C’en est trop, quelque chose s’est cassé en moi, un sentiment de rupture m’envahit ; la gamine que je suis encore, va devoir prendre une route nouvelle, se plier aux ordres de quelques cornettes intransigeantes, accepter de se soumettre à des horaires immuables, de ne retourner en famille qu’aux vacances de Noël, Pâques et grandes vacances, de partir en promenade obligatoire le jeudi et le dimanche en tenue … bleu marine et en un rang impeccable, par deux, que nous avons vite fait de rompre à la sortie de la ville pour s’ébattre du côté de Perrigny, St Georges, Monéteau… des petits villages encore éloignés d’Auxerre à cette époque.

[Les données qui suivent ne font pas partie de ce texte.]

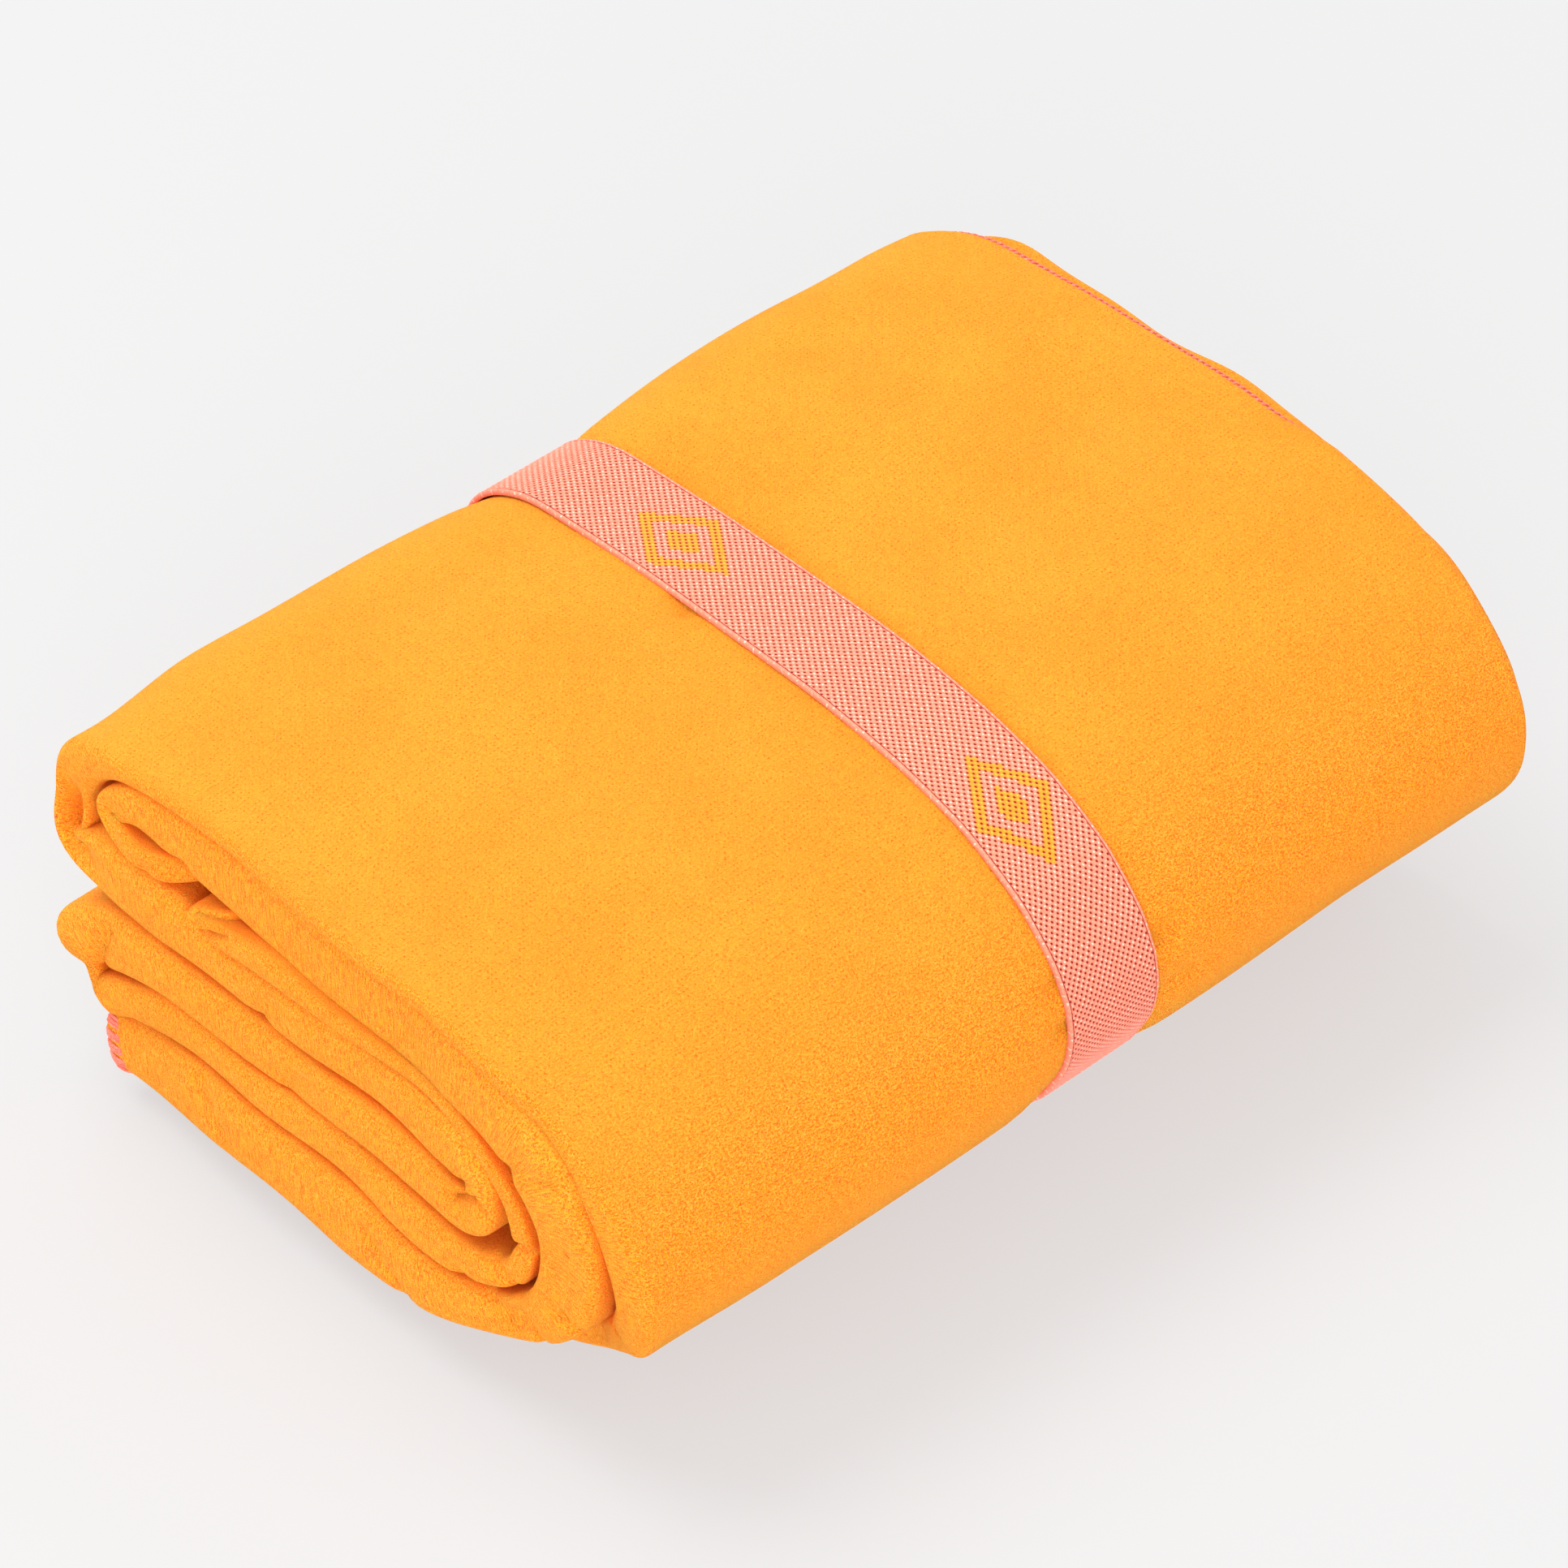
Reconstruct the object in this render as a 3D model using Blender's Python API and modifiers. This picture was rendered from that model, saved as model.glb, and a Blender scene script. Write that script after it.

De mois en mois, d’année en année, la pensionnaire N°4bleu marine pâlissant, frondeuse sur les bords, chahuteuse en maintes occasions, a su vivre son adolescence des années quarante dans la bonne humeur grâce à un bon esprit de camaraderie et de partage au sein d’une collectivité de filles venues d’ horizons divers et acceptant leurs différences. L’hiver 1940 très froid, les années de restrictions, la peur des bombardements, nous ont appris la solidarité, la débrouillardise, les gestes ingénieux et nous ont fait découvrir les mérites de nos valeureux parents.

16 décembre 2013 – Fragments – Marité G.